Numerical geodynamic modeling & inverse problems
Numerical modeling of long-term lithosphere and mantle dynamics poses numerous challenges. A geodynamic modeling code typically handles very large, very localized deformation, non-linear rheologies with sharp contrasts, an evolving free surface... and must be able to do so in two or three-dimensions in a relatively fast manner.
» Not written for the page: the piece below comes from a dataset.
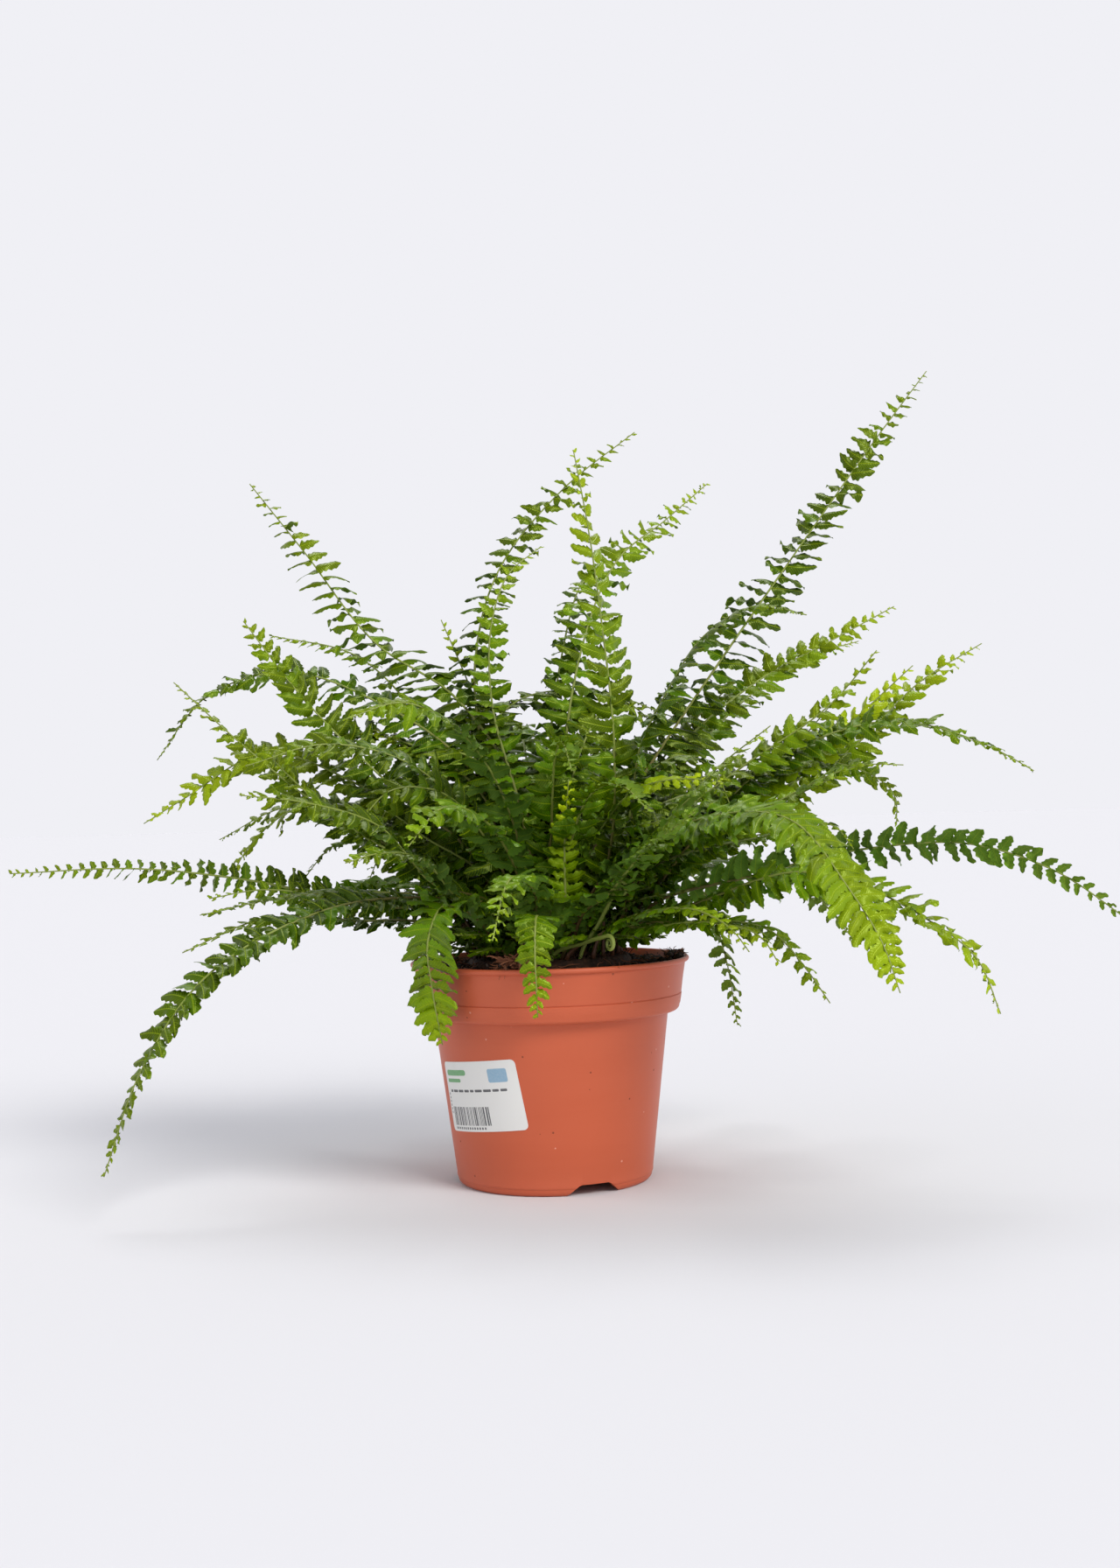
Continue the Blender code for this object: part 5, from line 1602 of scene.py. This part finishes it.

Developing and distributing numerical tools for geodynamics
Along with colleagues at WHOI, MIT, and the Universities of Hawaii and Idaho, I have developed a simple Matlab code for modeling 2-D long-term deformation of the lithosphere. This code, aptly named SiStER, for Simple Stokes solver with Exotic Rheologies, is based on the finite-difference / marker-in-cell technique described by Gerya (2010), and largely builds on Matlab's capabilities for rapid vector and sparse matrix operations. SiStER is now widely distributed on Github, and can be used as both a research and a teaching tool. We are currently working on the implementation and optimization of 3-D numerical codes for a range of geodynamic applications.
Another important aspect of computational geodynamics consists of making sure that the basic assumptions of our models are valid on a fundamental level. I specifically work on the importance of elasticity in long-term lithosphere evolution models, and seek to develop novel techniques to implement the elasto-plastic rheology into viscous flow solvers.
I am generally interested in inverse problem theory and its applications in the geosciences. I the last few years, I have worked with Mike Krawczynski on developing a code that performs mass balance calculations and uncertainty assessment on compositional datasets from the realm of experimental petrology. This code, named LIME, for Logratio Inversion of Mixed Endmembers, estimates the proportions of the various minerals that make up a rock of known bulk composition. Its main advantage on standard linear regression techniques is that it provides error bounds on the results and never gives a phase proportion that is either negative or greater than 100%.